◆ INSTRUCTION: Write out the listing in full, matching it word for word.

◆ COLLECTED DATA:
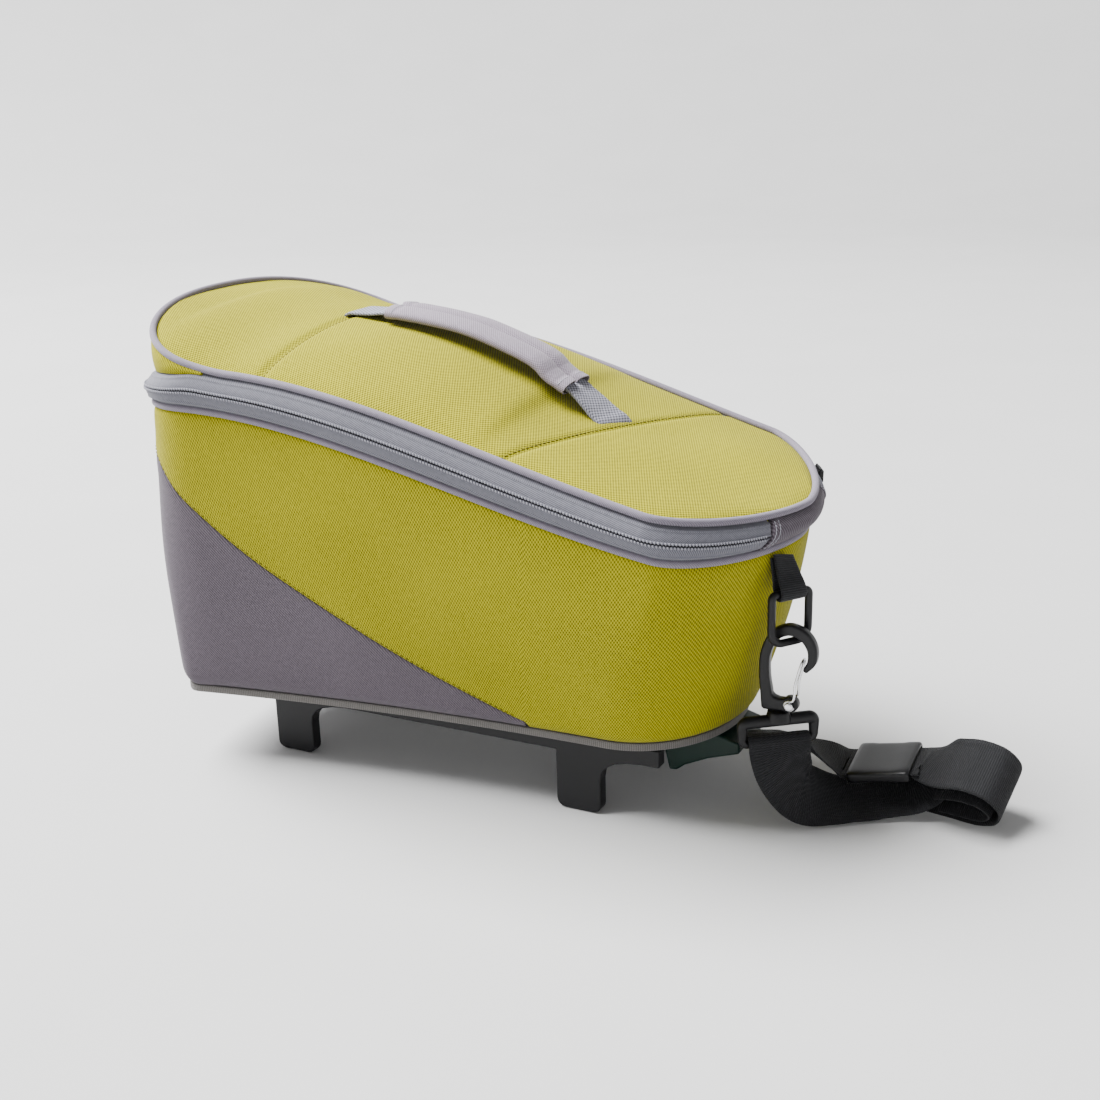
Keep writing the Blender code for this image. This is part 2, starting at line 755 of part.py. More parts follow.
def build_adapter():
    """Moulded rack adapter: plate, two side rails with legs, and the hinged release lever on its pin."""
    top = CLEARANCE_HEIGHT - GAP
    rail_low = top - RAIL_HEIGHT
    half = ADAPTER_WIDTH / 2

    def leg(left):
        right = left + LEG_WIDTH
        return [(left, rail_low), (left, 0.0), (right, 0.0), (right, rail_low - GUSSET_DROP * 1.6),
                (right + GUSSET_RUN * 0.10, rail_low - GUSSET_DROP * 0.85),
                (right + GUSSET_RUN * 0.40, rail_low - GUSSET_DROP * 0.45), (right + GUSSET_RUN, rail_low)]

    outline = [(ADAPTER_REAR, top)] + leg(ADAPTER_REAR)[1:] + leg(FRONT_LEG_X)
    outline += [(ADAPTER_FRONT, rail_low), (ADAPTER_FRONT, top)]
    for name, side in (("adapter_rail_near", -1), ("adapter_rail_far", 1)):
        low, high = sorted((side * half, side * (half - RAIL_THICKNESS)))
        add_object(name, extrude_outline(outline, low, high), "black_plastic")

    inner = half - RAIL_THICKNESS - GAP
    plate_front = ADAPTER_FRONT - PLATE_NOSE_SETBACK
    plate = [(ADAPTER_REAR, top - PLATE_THICKNESS), (plate_front, top - PLATE_THICKNESS), (plate_front, top),
             (ADAPTER_REAR, top)]
    add_object("adapter_plate", extrude_outline(plate, -inner, inner), "black_plastic")

    pin_x = ADAPTER_FRONT - LEVER_PIN_SETBACK
    pin_z = top - LEVER_PIN_DROP
    rod("lever_pin", Vector((pin_x, -inner, pin_z)), Vector((pin_x, inner, pin_z)), LEVER_PIN_RADIUS, "steel", 12)
    blade = [(pin_x - 4.5 * MM, top - 2.2 * MM), (pin_x - 4.5 * MM, pin_z - 5 * MM),
             (pin_x - 1 * MM, pin_z - LEVER_DROP), (pin_x + 8 * MM, pin_z - LEVER_DROP * 0.80),
             (pin_x + LEVER_REACH, pin_z - 5 * MM), (pin_x + LEVER_REACH, pin_z + 1 * MM),
             (pin_x + LEVER_REACH * 0.7, top - 1.5 * MM)]
    lever = add_object("release_lever", extrude_outline(blade, -LEVER_WIDTH / 2, LEVER_WIDTH / 2),
                       "green_plastic", (pin_x, 0, pin_z))
    bore = rod("lever_bore", Vector((pin_x, -LEVER_WIDTH, pin_z)), Vector((pin_x, LEVER_WIDTH, pin_z)),
               LEVER_PIN_RADIUS + PIN_CLEARANCE, "steel", 12)
    cut(lever, bore)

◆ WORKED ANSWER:
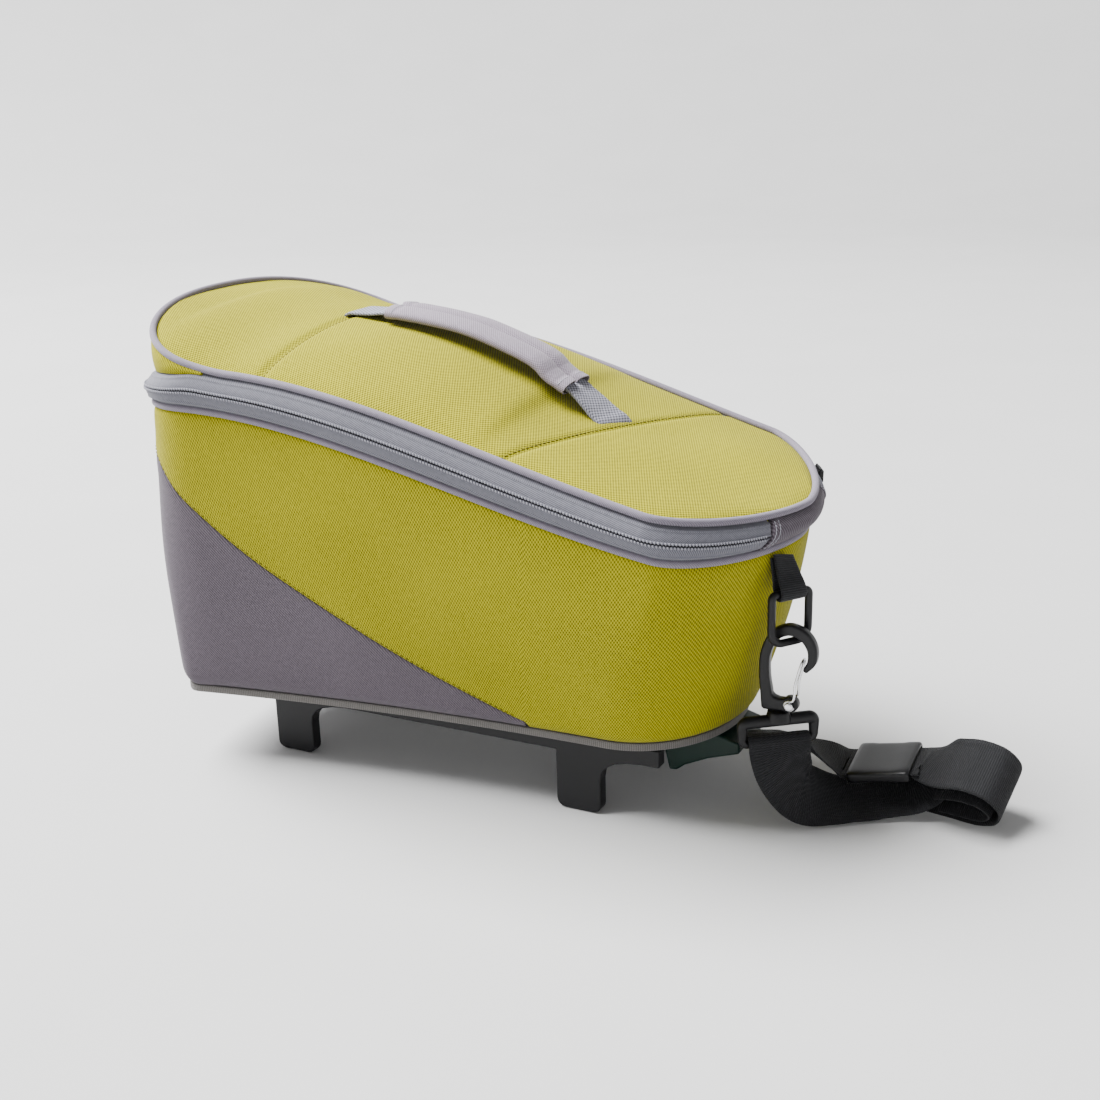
Keep writing the Blender code for this image. This is part 2, starting at line 755 of part.py. More parts follow.
def build_adapter():
    """Moulded rack adapter: plate, two side rails with legs, and the hinged release lever on its pin."""
    top = CLEARANCE_HEIGHT - GAP
    rail_low = top - RAIL_HEIGHT
    half = ADAPTER_WIDTH / 2

    def leg(left):
        right = left + LEG_WIDTH
        return [(left, rail_low), (left, 0.0), (right, 0.0), (right, rail_low - GUSSET_DROP * 1.6),
                (right + GUSSET_RUN * 0.10, rail_low - GUSSET_DROP * 0.85),
                (right + GUSSET_RUN * 0.40, rail_low - GUSSET_DROP * 0.45), (right + GUSSET_RUN, rail_low)]

    outline = [(ADAPTER_REAR, top)] + leg(ADAPTER_REAR)[1:] + leg(FRONT_LEG_X)
    outline += [(ADAPTER_FRONT, rail_low), (ADAPTER_FRONT, top)]
    for name, side in (("adapter_rail_near", -1), ("adapter_rail_far", 1)):
        low, high = sorted((side * half, side * (half - RAIL_THICKNESS)))
        add_object(name, extrude_outline(outline, low, high), "black_plastic")

    inner = half - RAIL_THICKNESS - GAP
    plate_front = ADAPTER_FRONT - PLATE_NOSE_SETBACK
    plate = [(ADAPTER_REAR, top - PLATE_THICKNESS), (plate_front, top - PLATE_THICKNESS), (plate_front, top),
             (ADAPTER_REAR, top)]
    add_object("adapter_plate", extrude_outline(plate, -inner, inner), "black_plastic")

    pin_x = ADAPTER_FRONT - LEVER_PIN_SETBACK
    pin_z = top - LEVER_PIN_DROP
    rod("lever_pin", Vector((pin_x, -inner, pin_z)), Vector((pin_x, inner, pin_z)), LEVER_PIN_RADIUS, "steel", 12)
    blade = [(pin_x - 4.5 * MM, top - 2.2 * MM), (pin_x - 4.5 * MM, pin_z - 5 * MM),
             (pin_x - 1 * MM, pin_z - LEVER_DROP), (pin_x + 8 * MM, pin_z - LEVER_DROP * 0.80),
             (pin_x + LEVER_REACH, pin_z - 5 * MM), (pin_x + LEVER_REACH, pin_z + 1 * MM),
             (pin_x + LEVER_REACH * 0.7, top - 1.5 * MM)]
    lever = add_object("release_lever", extrude_outline(blade, -LEVER_WIDTH / 2, LEVER_WIDTH / 2),
                       "green_plastic", (pin_x, 0, pin_z))
    bore = rod("lever_bore", Vector((pin_x, -LEVER_WIDTH, pin_z)), Vector((pin_x, LEVER_WIDTH, pin_z)),
               LEVER_PIN_RADIUS + PIN_CLEARANCE, "steel", 12)
    cut(lever, bore)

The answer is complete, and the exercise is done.